Even before the link with Soldeu, Pas de la Casa had the biggest ski area and highest lift-served terrain in Andorra. Now the two resorts have a combined 186km of pistes – that’s about the same as some big-name Alpine resorts such as Kitzbühel, Wengen-Grindelwald and Les Deux Alpes.
Sited right on the border between Andorra and France, Pas de la Casa is a size-able collection of concrete-box style apartment blocks and hotels, indicative of the rapid development Andorra saw in the late 60s and early 70s. At least some thought has gone into its development, with most accommodation conveniently placed near the main slopes.
The lift system spreads from Pas over three adjacent valleys. The furthest from Pas has nothing but a lift station, but in the attractively wooded middle one is Grau Roig. This is a mini resort that acts as the access point for day visitors arriving by road from central Andorra and Spain but it also makes a good base.
The Font Negre surface lift above Pas de la Casa was replaced by a six pack – the new lift now extends up towards the top of the Pic Blanc ridge. Two of the three Llac del Cubill surface lifts to the Grau Roig area from the Encamp side have also been upgraded to s six pack. This season’s developments also include the expansion of the Pas de la Casa beginner area, extra snowmaking and improvements to the terrain-park and boarder-cross.
The local slopes are on a high, treeless, north/south ridge, with Pas de la Casa on the east side, Grau Roig on the west. To the south of Grau Roig, towards the head of the valley, is Mont Malus, a small wooded area served by a drag with a couple of pretty reds and a black run through the trees. To the west of Grau Roig, a quad chair goes up to a ridge from which pistes lead into the next valley and lifts from there up to the Colada d’Enradort (2447m) and the Funicamp top station – connected to the village of Encamp by a 6km gondola. 6km of new off-piste runs (not trailed or marked), down to the gondola mid-station are now in place. The link with Soldeu also starts here, although two separate ski passes are needed.
Heavy investment in artificial snowmaking equipment, coupled with the area’s height, has meant a very good snow reliability record and a season that often stretches into late April. Piste marking seems to have improved slightly, although some of the reds and blacks are overrated.
Experts will find little to challenge them, but the black runs heading back to the resort, including the Slalom, are of a steep pitch and can be bumpy, though they are groomed before the bumps grow very large. The black run down from the top of the Mont Malus drag is a good one.

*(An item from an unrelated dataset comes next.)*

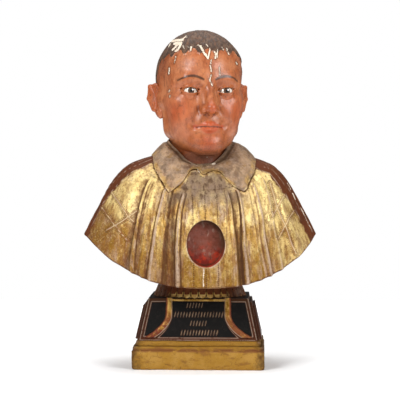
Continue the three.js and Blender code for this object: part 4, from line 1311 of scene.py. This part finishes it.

The slopes cater for aspiring intermediates far better, with plenty of top-to-bottom reds and blues on the main ridge, though the criticism that they are a little bland, being of consistent gradient most of the way down, is not wholly unjustified.
There are two areas for beginners and there are plenty of gentle slopes in the main area to progress to.
Snowboarding is popular with the young crowd that Pas de la Casa attracts, and there is a small, lift-served board-park and half-pipe on the Grau Roig side of the mountain.
Liftlines occasionally build up, mainly at the resort base in the mornings, where a high-speed quad gets through them reasonably efficiently. Over the other side, in the Grau Roig sector, high-speed chairs have eliminated most problems.
The ski school has an excellent reputation, with good English spoken.
There’s floodlit skiing every Wednesday night on the Font Negre.